*Task requirements*
Return the records exactly as they are.

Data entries
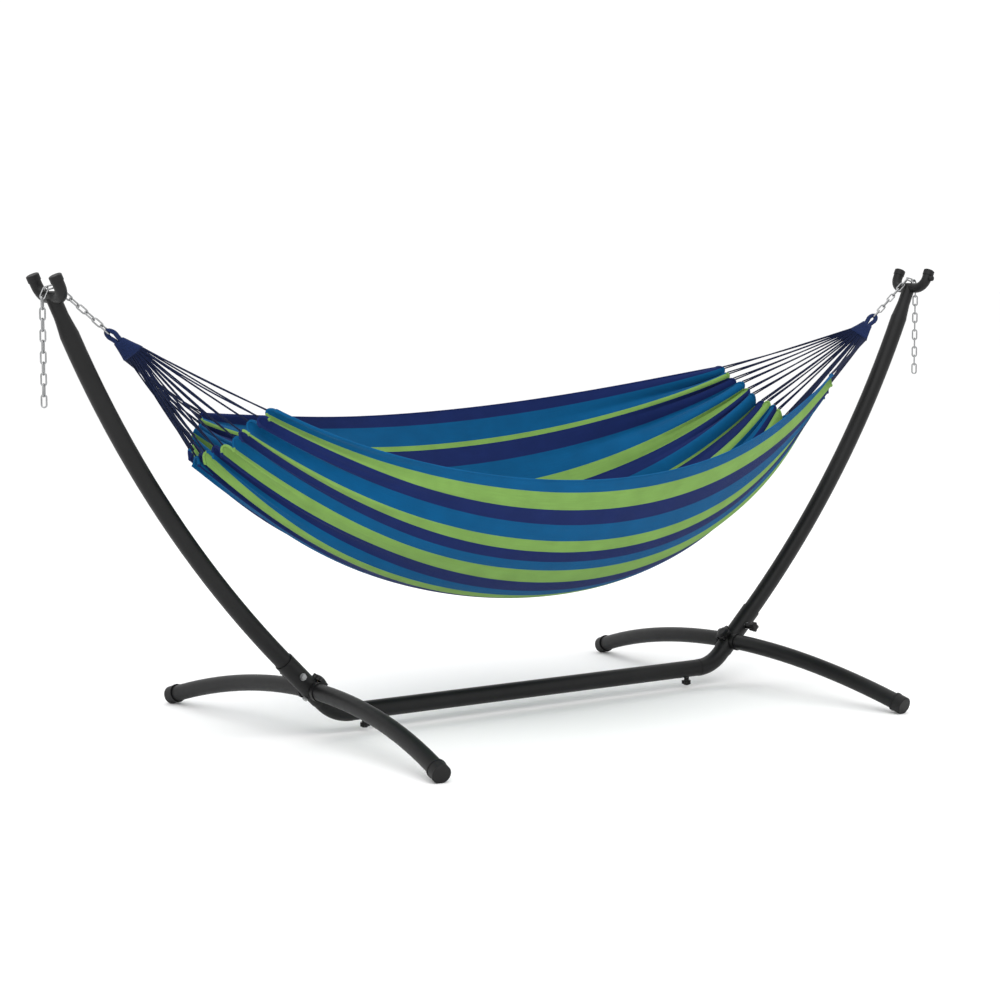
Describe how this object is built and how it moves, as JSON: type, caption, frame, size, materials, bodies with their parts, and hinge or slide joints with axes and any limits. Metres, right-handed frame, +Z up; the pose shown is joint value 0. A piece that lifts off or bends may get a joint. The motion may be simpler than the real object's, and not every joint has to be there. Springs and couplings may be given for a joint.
{
  "type": "hammock on stand",
  "caption": "Striped cloth hammock with navy suspension cords, hung by chains from a curved two-arm black tube stand on arched feet.",
  "frame": {"origin": "centre of the bounding box in plan, on the floor", "axes": "+X along the hammock, +Y away from the viewer in plan across it, +Z up"},
  "size_m": [2.7758, 1.2732, 1.1393],
  "materials": {
    "powder_coat": "satin black powder coat",
    "black_plastic": "moulded black plastic",
    "knob_plastic": "moulded black grip",
    "zinc_hardware": "zinc plated",
    "chain_steel": "bright zinc plated wire",
    "brass_insert": "turned brass",
    "navy_cord": "braided navy cord",
    "striped_cloth": "woven cotton in navy, teal and lime stripes"
  },
  "bodies": {
    "stand": {"base_bar": "powder_coat", "elbow_left": "powder_coat", "elbow_right": "powder_coat", "arm_left": "powder_coat", "arm_right": "powder_coat", "fork_left": "powder_coat", "fork_right": "powder_coat", "fork_caps_left": "black_plastic", "fork_caps_right": "black_plastic", "keeper_peg_right": "black_plastic", "foot_left": "powder_coat", "foot_right": "powder_coat", "foot_collars_left": "black_plastic", "foot_collars_right": "black_plastic", "foot_cap_left_front": "black_plastic", "foot_cap_left_back": "black_plastic", "foot_cap_right_front": "black_plastic", "foot_cap_right_back": "black_plastic", "weld_nut_left": "zinc_hardware", "weld_nut_right": "zinc_hardware", "foot_bolt_left": "zinc_hardware", "foot_bolt_right": "zinc_hardware", "arm_bolt_left": "zinc_hardware", "arm_bolt_right": "zinc_hardware", "arm_washers_left": "zinc_hardware", "arm_washers_right": "zinc_hardware", "saddle_links_left": "chain_steel", "saddle_links_right": "chain_steel"},
    "hammock": {"chain_left": "chain_steel", "chain_right": "chain_steel", "loop_left": "navy_cord", "loop_right": "navy_cord", "whipping_left": "navy_cord", "whipping_right": "navy_cord", "clews_left": "navy_cord", "clews_right": "navy_cord", "bed": "striped_cloth"},
    "tail_upper_left": {"tail_link_left": "chain_steel"},
    "tail_lower_left": {"chain_tail_left": "chain_steel"},
    "grip_base_left": {"knob_base_left": "knob_plastic", "base_stud_left": "zinc_hardware"},
    "grip_foot_left": {"knob_foot_left": "knob_plastic", "foot_insert_left": "brass_insert"},
    "grip_arm_left": {"knob_arm_left": "knob_plastic", "arm_insert_left": "brass_insert"},
    "tail_upper_right": {"tail_link_right": "chain_steel"},
    "tail_lower_right": {"chain_tail_right": "chain_steel"},
    "grip_base_right": {"knob_base_right": "knob_plastic", "base_stud_right": "zinc_hardware"},
    "grip_foot_right": {"knob_foot_right": "knob_plastic", "foot_insert_right": "brass_insert"},
    "grip_arm_right": {"knob_arm_right": "knob_plastic", "arm_insert_right": "brass_insert"}
  },
  "joints": [
    {"name": "hammock_swing", "type": "hinge", "parent": "stand", "child": "hammock", "pos_m": [0, 0, 1.09421], "axis": [1, 0, 0], "range_deg": [-15, 15]},
    {"name": "tail_out_left", "type": "hinge", "parent": "stand", "child": "tail_upper_left", "pos_m": [-1.37788, 0, 1.08293], "axis": [0, 1, 0], "range_deg": [-1.5, 35]},
    {"name": "tail_side_left", "type": "hinge", "parent": "tail_upper_left", "child": "tail_lower_left", "pos_m": [-1.37788, 0, 1.05843], "axis": [1, 0, 0], "range_deg": [-20, 20]},
    {"name": "turn_base_left", "type": "hinge", "parent": "stand", "child": "grip_base_left", "pos_m": [-0.523, 0, 0.02], "axis": [0, 0, -1], "continuous": true},
    {"name": "turn_foot_left", "type": "hinge", "parent": "stand", "child": "grip_foot_left", "pos_m": [-0.65397, 0, 0.14033], "axis": [0.7071, 0, 0.7071], "continuous": true},
    {"name": "turn_arm_left", "type": "hinge", "parent": "stand", "child": "grip_arm_left", "pos_m": [-0.7169, 0.045, 0.158], "axis": [0, 1, 0], "continuous": true},
    {"name": "tail_out_right", "type": "hinge", "parent": "stand", "child": "tail_upper_right", "pos_m": [1.37788, 0, 1.08293], "axis": [0, -1, 0], "range_deg": [-1.5, 35]},
    {"name": "tail_side_right", "type": "hinge", "parent": "tail_upper_right", "child": "tail_lower_right", "pos_m": [1.37788, 0, 1.05843], "axis": [1, 0, 0], "range_deg": [-20, 20]},
    {"name": "turn_base_right", "type": "hinge", "parent": "stand", "child": "grip_base_right", "pos_m": [0.523, 0, 0.02], "axis": [0, 0, -1], "continuous": true},
    {"name": "turn_foot_right", "type": "hinge", "parent": "stand", "child": "grip_foot_right", "pos_m": [0.65397, 0, 0.14033], "axis": [-0.7071, 0, 0.7071], "continuous": true},
    {"name": "turn_arm_right", "type": "hinge", "parent": "stand", "child": "grip_arm_right", "pos_m": [0.7169, -0.045, 0.158], "axis": [0, -1, 0], "continuous": true}
  ]
}
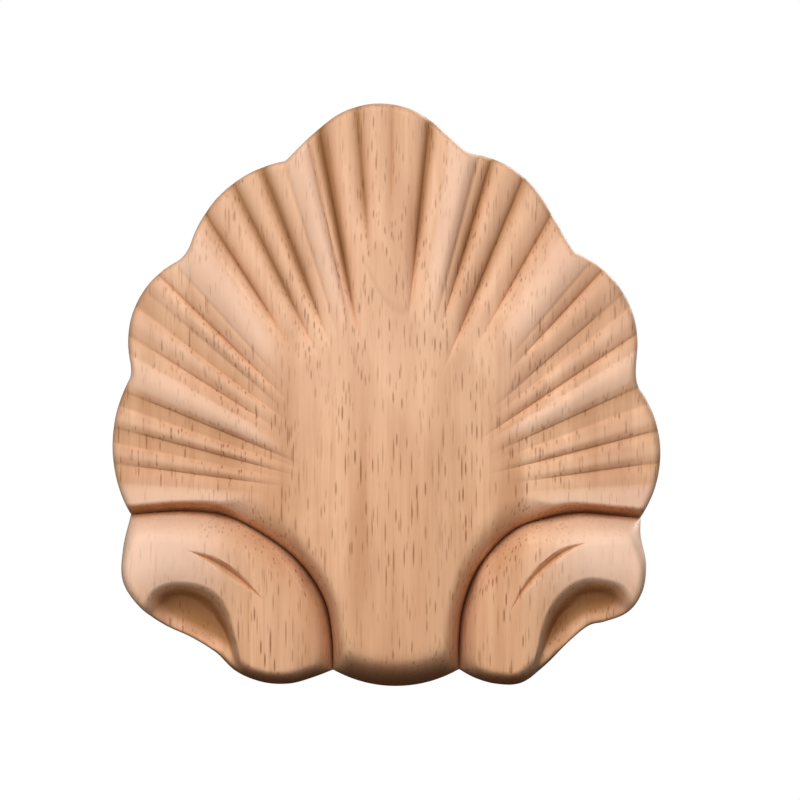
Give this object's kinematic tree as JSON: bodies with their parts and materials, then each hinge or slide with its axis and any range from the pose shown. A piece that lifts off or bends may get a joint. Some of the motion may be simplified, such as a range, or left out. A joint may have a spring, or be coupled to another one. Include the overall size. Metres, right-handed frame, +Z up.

*Task answer*
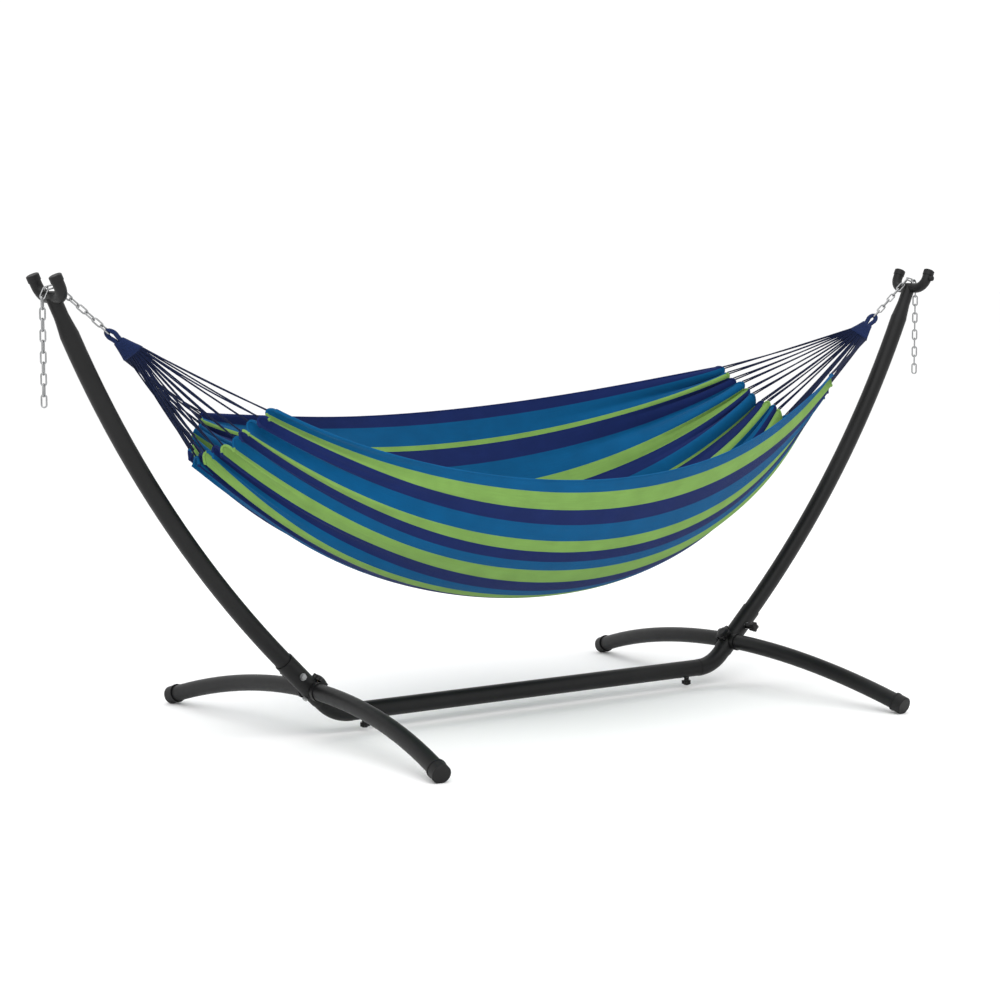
Describe how this object is built and how it moves, as JSON: type, caption, frame, size, materials, bodies with their parts, and hinge or slide joints with axes and any limits. Metres, right-handed frame, +Z up; the pose shown is joint value 0. A piece that lifts off or bends may get a joint. The motion may be simpler than the real object's, and not every joint has to be there. Springs and couplings may be given for a joint.
{
  "type": "hammock on stand",
  "caption": "Striped cloth hammock with navy suspension cords, hung by chains from a curved two-arm black tube stand on arched feet.",
  "frame": {"origin": "centre of the bounding box in plan, on the floor", "axes": "+X along the hammock, +Y away from the viewer in plan across it, +Z up"},
  "size_m": [2.7758, 1.2732, 1.1393],
  "materials": {
    "powder_coat": "satin black powder coat",
    "black_plastic": "moulded black plastic",
    "knob_plastic": "moulded black grip",
    "zinc_hardware": "zinc plated",
    "chain_steel": "bright zinc plated wire",
    "brass_insert": "turned brass",
    "navy_cord": "braided navy cord",
    "striped_cloth": "woven cotton in navy, teal and lime stripes"
  },
  "bodies": {
    "stand": {"base_bar": "powder_coat", "elbow_left": "powder_coat", "elbow_right": "powder_coat", "arm_left": "powder_coat", "arm_right": "powder_coat", "fork_left": "powder_coat", "fork_right": "powder_coat", "fork_caps_left": "black_plastic", "fork_caps_right": "black_plastic", "keeper_peg_right": "black_plastic", "foot_left": "powder_coat", "foot_right": "powder_coat", "foot_collars_left": "black_plastic", "foot_collars_right": "black_plastic", "foot_cap_left_front": "black_plastic", "foot_cap_left_back": "black_plastic", "foot_cap_right_front": "black_plastic", "foot_cap_right_back": "black_plastic", "weld_nut_left": "zinc_hardware", "weld_nut_right": "zinc_hardware", "foot_bolt_left": "zinc_hardware", "foot_bolt_right": "zinc_hardware", "arm_bolt_left": "zinc_hardware", "arm_bolt_right": "zinc_hardware", "arm_washers_left": "zinc_hardware", "arm_washers_right": "zinc_hardware", "saddle_links_left": "chain_steel", "saddle_links_right": "chain_steel"},
    "hammock": {"chain_left": "chain_steel", "chain_right": "chain_steel", "loop_left": "navy_cord", "loop_right": "navy_cord", "whipping_left": "navy_cord", "whipping_right": "navy_cord", "clews_left": "navy_cord", "clews_right": "navy_cord", "bed": "striped_cloth"},
    "tail_upper_left": {"tail_link_left": "chain_steel"},
    "tail_lower_left": {"chain_tail_left": "chain_steel"},
    "grip_base_left": {"knob_base_left": "knob_plastic", "base_stud_left": "zinc_hardware"},
    "grip_foot_left": {"knob_foot_left": "knob_plastic", "foot_insert_left": "brass_insert"},
    "grip_arm_left": {"knob_arm_left": "knob_plastic", "arm_insert_left": "brass_insert"},
    "tail_upper_right": {"tail_link_right": "chain_steel"},
    "tail_lower_right": {"chain_tail_right": "chain_steel"},
    "grip_base_right": {"knob_base_right": "knob_plastic", "base_stud_right": "zinc_hardware"},
    "grip_foot_right": {"knob_foot_right": "knob_plastic", "foot_insert_right": "brass_insert"},
    "grip_arm_right": {"knob_arm_right": "knob_plastic", "arm_insert_right": "brass_insert"}
  },
  "joints": [
    {"name": "hammock_swing", "type": "hinge", "parent": "stand", "child": "hammock", "pos_m": [0, 0, 1.09421], "axis": [1, 0, 0], "range_deg": [-15, 15]},
    {"name": "tail_out_left", "type": "hinge", "parent": "stand", "child": "tail_upper_left", "pos_m": [-1.37788, 0, 1.08293], "axis": [0, 1, 0], "range_deg": [-1.5, 35]},
    {"name": "tail_side_left", "type": "hinge", "parent": "tail_upper_left", "child": "tail_lower_left", "pos_m": [-1.37788, 0, 1.05843], "axis": [1, 0, 0], "range_deg": [-20, 20]},
    {"name": "turn_base_left", "type": "hinge", "parent": "stand", "child": "grip_base_left", "pos_m": [-0.523, 0, 0.02], "axis": [0, 0, -1], "continuous": true},
    {"name": "turn_foot_left", "type": "hinge", "parent": "stand", "child": "grip_foot_left", "pos_m": [-0.65397, 0, 0.14033], "axis": [0.7071, 0, 0.7071], "continuous": true},
    {"name": "turn_arm_left", "type": "hinge", "parent": "stand", "child": "grip_arm_left", "pos_m": [-0.7169, 0.045, 0.158], "axis": [0, 1, 0], "continuous": true},
    {"name": "tail_out_right", "type": "hinge", "parent": "stand", "child": "tail_upper_right", "pos_m": [1.37788, 0, 1.08293], "axis": [0, -1, 0], "range_deg": [-1.5, 35]},
    {"name": "tail_side_right", "type": "hinge", "parent": "tail_upper_right", "child": "tail_lower_right", "pos_m": [1.37788, 0, 1.05843], "axis": [1, 0, 0], "range_deg": [-20, 20]},
    {"name": "turn_base_right", "type": "hinge", "parent": "stand", "child": "grip_base_right", "pos_m": [0.523, 0, 0.02], "axis": [0, 0, -1], "continuous": true},
    {"name": "turn_foot_right", "type": "hinge", "parent": "stand", "child": "grip_foot_right", "pos_m": [0.65397, 0, 0.14033], "axis": [-0.7071, 0, 0.7071], "continuous": true},
    {"name": "turn_arm_right", "type": "hinge", "parent": "stand", "child": "grip_arm_right", "pos_m": [0.7169, -0.045, 0.158], "axis": [0, -1, 0], "continuous": true}
  ]
}
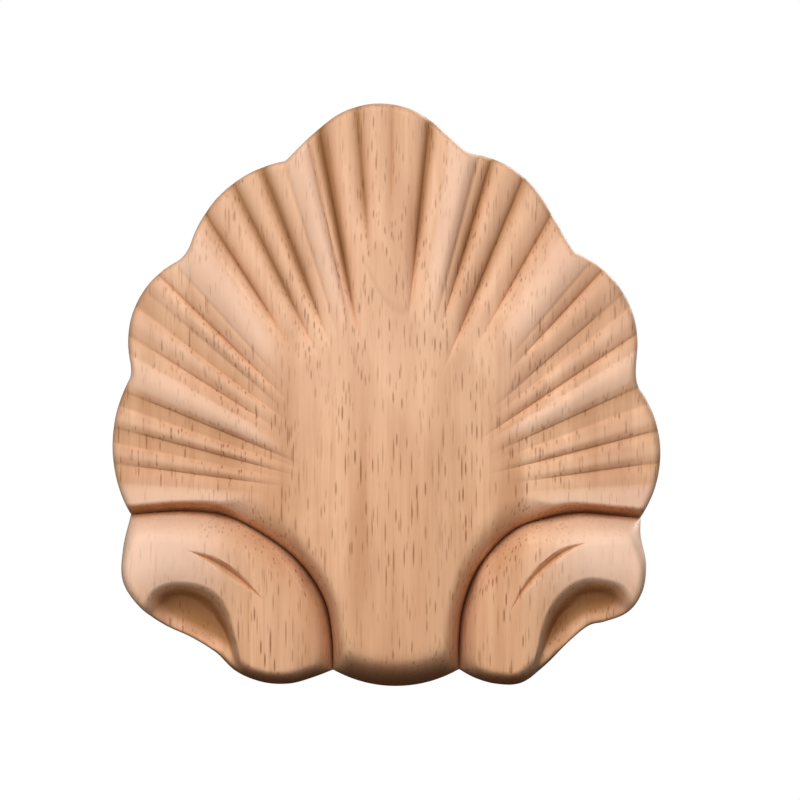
Give this object's kinematic tree as JSON: bodies with their parts and materials, then each hinge or slide with its axis and any range from the pose shown. A piece that lifts off or bends may get a joint. Some of the motion may be simplified, such as a range, or left out. A joint may have a spring, or be coupled to another one. Include the overall size. Metres, right-handed frame, +Z up.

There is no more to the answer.